Qualification – 1000 wickets

| Player | Wickets |
|---|---|
| Brian Statham | 1816 |
| Johnny Briggs | 1696 |
| Arthur Mold | 1541 |
| Dick Tyldesley | 1449 |
| Alexander Watson | 1309 |
| Harry Dean | 1267 |
| Roy Tattersall | 1168 |
| Ted McDonald | 1053 |
| Ken Higgs | 1033 |
| Dick Pollard | 1015 |

===Facts and feats===
- Dick Barlow carried his bat for just 5* out of Lancashire's total of 69 in two and a half hours against Nottinghamshire on a treacherous, rain-affected Trent Bridge pitch in July 1882. Barlow and his longtime opening partner Hornby are the opening batsmen immortalised in the famous poem by Francis Thompson.

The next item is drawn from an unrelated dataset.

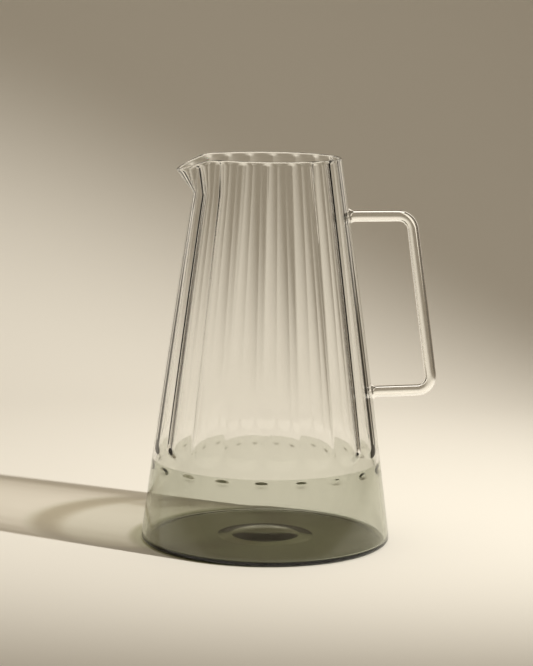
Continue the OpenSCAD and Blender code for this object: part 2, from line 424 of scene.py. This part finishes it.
baseForm = {
    "floor": 2.0,
    "floorRise": 0.4,
    "footRound": 2.6,
    "floorRound": 1.2,
    "ringWidth": 3.0,
    "ringSoft": 0.025,
    "floorLift": 0.3,
    "puntRadius": 27.0,
    "roofRadius": 19.0,
    "puntDepth": 1.0,
    "domeRadius": 24.0,
    "domeTop": 5.0,
    "domeHeight": 1.5,
    "edgeSoft": 0.3,
    "poleRing": 1.0,
    "sideGap": 2.0,
    "dropZone": 6.0,
    "dropZoneGap": 3.0,
    "cornerGap": 1.0,
    "columns": 360,
    "puntRings": 6,
    "arcRings": 14,
    "sideRings": 16,
    "dropRings": 14,
    "innerRings": 8,
    "floorRings": 8,
    "domeRings": 40,
}


def arcLine(cx, cz, radius, start, end, count):
    # points (cx + r cos a, cz + r sin a) for a from start to end in degrees
    a = np.radians(np.linspace(start, end, count))
    return np.stack([cx + radius * np.cos(a), cz + radius * np.sin(a)], axis=-1)


def puntRise(r):
    # the shallow recess under the floor: a level roof, then a straight slope down to its edge
    b = baseForm
    return b["puntDepth"] * np.clip((b["puntRadius"] - r) / (b["puntRadius"] - b["roofRadius"]), 0, 1)


def floorRise(r):
    # the floor climbs a little toward the middle, where the glass is left thick as a low dome, a raised
    # cosine
    b = baseForm
    climb = b["floorRise"] * np.clip(1 - r / jugForm["footRadius"], 0, 1)
    return climb + b["domeHeight"] * raisedCosine((r - b["domeTop"]) / (b["domeRadius"] - b["domeTop"]))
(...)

- Eddie Paynter scored 322 in five hours for Lancashire against Sussex CCC at Hove in 1937 having come down on the sleeper train from the victorious Old Trafford Test against New Zealand. He put on 268 in 155 minutes with Cyril Washbrook and celebrated his innings that evening at Brighton's Ice Palace.
- Lancashire County Cricket Club came runners-up in all four competitions in three seasons from 2004 to 2006 without winning one. In 2004, they came runners-up to Glamorgan in the Totesport League. In 2005, they came runners-up to Somerset in the Twenty20 Cup. In 2006, they came runners-up to Sussex in both the Liverpool Victoria County Championship and the Cheltenham and Gloucester Trophy.